The fix? You often have to compile the software from source on Alpine itself, so it links against musl. This is why you see so many Dockerfiles for Alpine-based images running apk add --no-cache --virtual .build-deps gcc python3-dev musl-dev before they do a pip install. They’re installing the compiler and libraries to build native extensions. It’s a trade-off: a more complex build process for a smaller final image.

Best Practices for Container Use

Alpine is a container superstar, but you have to treat it right.

  1. Pin Your Version: Always pin your base image to a specific version tag, not just alpine:latest. Use alpine:3.18. This ensures your builds are reproducible and won’t suddenly break when a new version of Alpine drops with an update to musl or BusyBox.

  2. Use Official Images: When possible, use the official -alpine variants of language stacks (e.g., python:3.11-alpine, node:18-alpine). The maintainers of those images have already done the hard work of figuring out the musl compilation quirks.

  3. Multi-Stage Builds Are Your Friend: This is where Alpine truly shines. Use an Alpine-based build stage to compile your code, and then copy the resulting binary into a new, even smaller Alpine runtime image. The runtime image doesn’t need the compiler or build tools, so you get a tiny, secure, production-ready image.

# Build stage
FROM alpine:3.18 AS builder
RUN apk add --no-cache go git # Install build tools
WORKDIR /src
COPY . .
RUN go build -o /my-app ./cmd/app

# Final stage
FROM alpine:3.18
RUN apk add --no-cache ca-certificates # You might need these for HTTPS
COPY --from=builder /my-app /usr/local/bin/my-app
CMD ["my-app"]

This final image contains your app, the ca-certificates, and nothing else. It’s a thing of beauty.

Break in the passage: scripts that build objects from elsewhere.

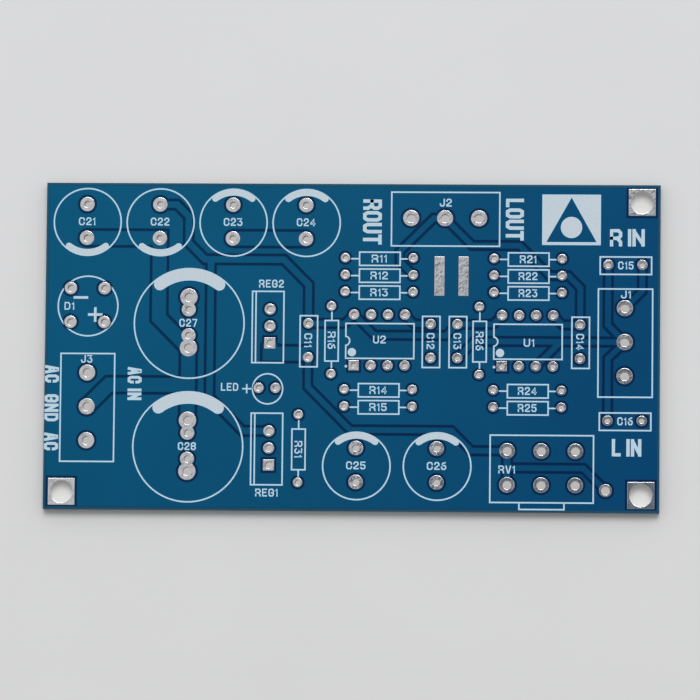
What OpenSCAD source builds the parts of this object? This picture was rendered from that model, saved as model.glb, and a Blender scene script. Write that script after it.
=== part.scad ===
// Bare printed circuit board for a stereo audio preamplifier.
// Two foils on a drilled laminate, solder masks, plated holes and a printed legend.
// Origin: centre of the underside. X along the length, Y along the width, Z towards the component side.
// All lengths in millimetres.

/* [Board] */
// Length of the board, along x
board_length = 92; // [91:0.5:94]
// Width of the board, along y
board_width = 49; // [48.5:0.5:51]
// Thickness of the board from mask to mask
board_thickness = 1.6; // [1.2:0.1:2.4]
// Thickness of each copper foil
copper_thickness = 0.035; // [0.035:0.005:0.07]
// Thickness of the solder mask over the foil
mask_thickness = 0.025; // [0.02:0.005:0.04]
// Depth by which the mask sinks over each gap in the foil
mask_dip = 0.015; // [0.005:0.001:0.018]
// Thickness of the printed legend
legend_thickness = 0.02; // [0.015:0.005:0.03]
// Wall of the plated barrel inside each hole
barrel_wall = 0.03; // [0.02:0.005:0.035]

/* [Foil] */
// Gap between the pour and each track or pad
isolation = 0.3; // [0.2:0.05:0.35]
// Bare rim between the pour and the edge of the board
pour_margin = 0.35; // [0.25:0.05:0.5]
// Width of the power tracks
power_track = 2.22; // [1.8:0.02:2.3]
// Width of the tracks from the positive regulator
supply_track = 1.1; // [0.9:0.05:1.3]
// Width of the other tracks
signal_track = 0.97; // [0.8:0.01:1.1]
// Width of the spokes that join ground pads to the pour of the solder side
spoke_width = 0.5; // [0.4:0.05:0.7]

/* [Mounting holes] */
// Bore of the mounting holes
mounting_hole = 3.4; // [3.2:0.1:3.6]
// Side of the square pads round the mounting holes
mounting_pad = 4; // [3.8:0.1:4.6]
// Distance of the mounting holes from the short edges
mounting_inset_x = 2.75; // [2.5:0.05:3.5]
// Distance of the mounting holes from the long edges
mounting_inset_y = 2.6; // [2.5:0.05:3.5]

/* [Pads and holes] */
// Distance between neighbouring pins of the amplifiers and regulators
fine_pitch = 2.54; // [2.5:0.01:2.6]
// Distance between neighbouring pins of terminals, capacitors, bridge and potentiometer
coarse_pitch = 5.08; // [5:0.01:5.1]
// Bore for the screw terminals' and the potentiometer's pins
terminal_hole = 1.3; // [1.2:0.05:1.4]
// Pad of the screw terminals
terminal_pad = 2.4; // [2.2:0.05:2.6]
// Pad of the potentiometer
potentiometer_pad = 2.3; // [2.1:0.05:2.5]
// Bore for the small electrolytic capacitors and the bridge
capacitor_hole = 1; // [0.9:0.05:1.1]
// Pad of the small electrolytic capacitors
capacitor_pad = 2.16; // [2:0.02:2.4]
// Bore for the outer pins of the reservoir capacitors
reservoir_outer_hole = 1.3; // [1.2:0.05:1.4]
// Pad of the outer pins of the reservoir capacitors
reservoir_outer_pad = 2.6; // [2.4:0.05:2.8]
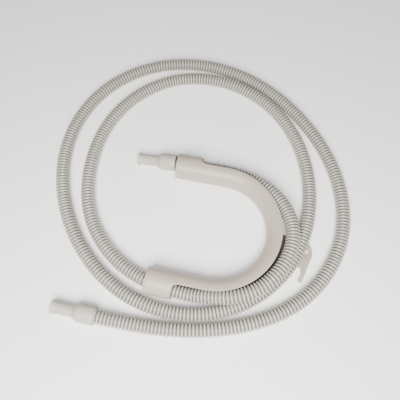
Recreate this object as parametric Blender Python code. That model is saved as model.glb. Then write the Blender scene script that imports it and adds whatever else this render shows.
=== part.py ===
"""Drain hose of a dryer or washer, lying in two loose turns with a U-bend guide on its end.

Four pieces: the hose, the moulded guide that turns its end over a rim, and a rubber cuff on
each end. Lengths are in millimetres and become metres where a mesh or curve is made. +Z is
up, the floor is z = 0, the guide's two legs lie along X and its bend points to +X.
"""
import math

import bmesh
import bpy
import numpy as np
from mathutils import Vector

MM = 0.001
FIT_GAP = 0.35

# Hose
HOSE_DIAMETER = 19.0
HOSE_IN_CUFF = 20.2
TUBE_STEP = 42.0
TUBE_FINE_STEP = 20.0

# Where the hose's centre line runs, from the long end's cuff to the guide end's cuff
ROUTE = [
    (-104.1, -209.8, 12.0), (-86, -210, 12.05), (-43, -209.5, 10.1), (18.8, -204.2, 9.9),
    (91, -184.1, 9.9), (163.8, -134.2, 9.9), (202, -54.7, 9.9), (192, 41.5, 9.9),
    (144.4, 121.2, 9.9), (69.2, 184, 9.9), (-23, 212, 9.9), (-115.4, 191.8, 9.9),
    (-182.2, 126.1, 9.9), (-204.4, 36.5, 9.9), (-183.9, -53, 9.9), (-127, -132.5, 9.9),
    (-43, -180, 9.9), (38.5, -180.7, 9.9), (97, -151.8, 10.2), (142.4, -91.7, 12.9),
    (156, -35.5, 12.0), (154.3, 20.5, 9.9), (114.5, 116.5, 9.9), (29, 178.5, 9.9),
    (-72.7, 173.7, 9.9), (-144.2, 99.9, 9.9), (-158.8, -4.4, 9.9), (-122, -98.5, 10.2),
    (-41, -152.3, 12.3), (1, -157.4, 12.9), (36, -160.4, 18.6), (71.3, -157.4, 26.9),
    (103.6, -140, 30.3), (129.5, -105.5, 32.6), (137.5, -65.5, 31.4), (122, -21.9, 25.5),
    (73, 13.7, 19.5), (11, 20.4, 16.9), (-39, 19.6, 15.1), (-57, 19.4, 13.15),
]
# The tube's points are closer together up to this point of the route, by the cuff, and from
# that one on, through the guide
LAST_POINT_BY_CUFF = 2
FIRST_POINT_IN_GUIDE = 28

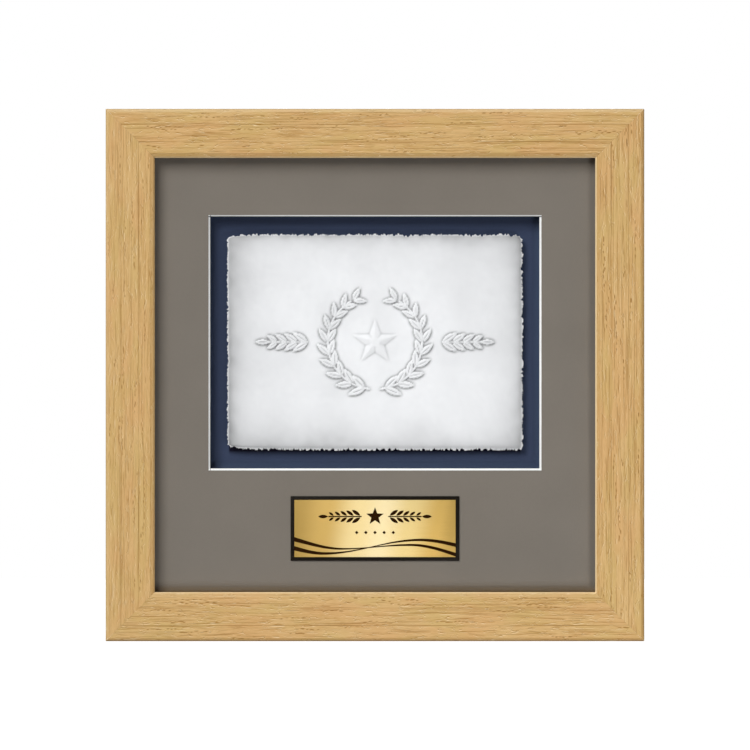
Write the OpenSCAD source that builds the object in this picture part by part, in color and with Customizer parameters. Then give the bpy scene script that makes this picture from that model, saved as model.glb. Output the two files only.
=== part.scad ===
// Framed award: a wooden shadow box that holds a floated sheet of deckled cast
// paper behind a window mat, with an engraved plaque on the mat below it.
// X runs to the viewer's right, the front faces -Y, and the frame stands on Z = 0.

/* [Frame] */
// Overall width of the frame
frame_w = 323.3; // [300:0.1:420]
// Overall height of the frame
frame_h = 319.5; // [300:0.1:420]
// Width of the moulding, seen from the front
rail_face_w = 29.35; // [26:0.05:33]
// Width of the rabbet that the glass and boards sit in
rabbet_w = 6.4; // [5.2:0.1:8]
// Thickness of the lip in front of the rabbet
lip_t = 6; // [5:0.5:9]
// Radius of the moulding's outer front edge
arris_r = 1.9; // [0.5:0.1:2.5]
// Width of the whole slope at the sight edge
sight_slope_w = 3; // [1.5:0.1:4.5]
// Depth of its gentle part
sight_slope_t = 1; // [0.4:0.1:2]
// Width of its steep part, next to the opening
sight_edge_w = 0.8; // [0.3:0.1:1.2]
// Depth of its steep part
sight_edge_t = 0.9; // [0.3:0.1:2]
// Distance of the inner scored line from the sight edge
inner_line_at = 9.5; // [6:0.5:12]
// Distance of the outer scored line from the sight edge
outer_line_at = 20; // [15:0.5:23]
// Width of a scored line
line_w = 0.5; // [0.3:0.1:1]
// Depth of a scored line
line_t = 0.3; // [0.2:0.05:0.8]

/* [Glass and boards] */
// Thickness of the glass
glass_t = 2; // [1.6:0.1:4]
// Gap all round between a board and the rabbet's wall
board_clear = 1.4; // [0.8:0.1:2]
// Thickness of the strips between the glass and the mat
glazing_spacer_t = 3.2; // [2.6:0.1:6]
// Width of the strips between the glass and the mat
glazing_spacer_w = 4.4; // [3:0.1:4.8]
// Thickness of the mat's coloured facing
facing_t = 0.2; // [0.1:0.1:0.8]
// Thickness of the mat's white core
core_t = 1.2; // [0.6:0.1:2]
// Thickness of the foam strips behind the mat
spacer_t = 9.5; // [8:0.1:16]
// How far the foam strips stay back from the mat's window
spacer_setback = 6; // [2:0.5:12]
// Thickness of the board behind the window
mount_t = 1.4; // [1:0.1:2.8]
// Thickness of the foam board at the back
backer_t = 4.8; // [3:0.1:8]
// Free depth between the foam board and the frame's back
back_room = 5.7; // [3:0.1:12]

/* [Mat window] */
// Width of the window at the mat's face
window_w = 200.6; // [185:0.1:215]
// Height of the window at the mat's face
window_h = 154; // [140:0.1:160]
// How far the window's middle is above the frame's middle
window_rise = 19.4; // [15:0.1:25]
// Slope of the window's cut edge, from straight through
bevel_angle = 45; // [30:1:55]

/* [Cast paper] */
// Width of the sheet
paper_w = 177.8; // [172:0.1:184]
// Height of the sheet
paper_h = 129.8; // [124:0.1:136]
// How far the sheet's middle is above the frame's middle
paper_rise = 19.8; // [15:0.1:25]
// Thickness of the sheet
paper_t = 2.4; // [1.2:0.1:3.2]
// Height of the raised design
relief_t = 1.2; // [0.3:0.1:1.6]
// Thickness of the block that floats the sheet
riser_t = 3.2; // [1.6:0.1:4]
// How far the block stays back from the sheet's edge
riser_setback = 14; // [6:1:40]
// Thickness of the tape on each side of the block
tape_t = 0.15; // [0.1:0.05:0.3]
// How far the ragged edge wanders
deckle_reach = 0.55; // [0.1:0.05:1]
// Spacing of the points along the ragged edge
deckle_step = 1.5; // [1:0.1:3]
// Size of the worn corners of the sheet
corner_wear = 2.2; // [0.5:0.1:5]

/* [Raised design] */
// Radius of the wreath's stem
wreath_r = 28.5; // [28:0.5:32]
// Pairs of leaves on each half of the wreath
wreath_pairs = 8; // [5:1:8]
// Length of a wreath leaf
leaf_l = 11; // [8:0.5:12]
// Width of a wreath leaf
leaf_w = 3.3; // [2:0.1:3.4]
// Width of a stem
stem_w = 1.1; // [0.6:0.1:2]
// Gap between a stem and the foot of a leaf
leaf_gap = 0.4; // [0.2:0.1:0.8]
// Point-to-centre radius of the star
star_r = 13; // [8:0.5:16]
// Length of the stem of a side sprig
sprig_l = 24; // [22:1:30]
// Gap between the wreath's leaves and a side sprig
sprig_gap = 3; // [1.5:0.5:8]
// Pairs of leaves on a side sprig
sprig_pairs = 3; // [1:1:3]

/* [Plaque] */
// Width of the black plate
plaque_w = 101.4; // [90:0.1:120]
// Height of the black plate
plaque_h = 38.8; // [34:0.1:46]
// Thickness of the black plate
plaque_t = 0.6; // [0.5:0.1:1]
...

So, should you use Alpine? For containers, absolutely. It’s the default choice for a reason. For a desktop? Only if you enjoy pain and compiling everything from source. But for keeping your containers lean, mean, and secure, it’s in a league of its own. Just remember you’re working with a ninja, not a wizard—respect its minimalist philosophy, and it will serve you well.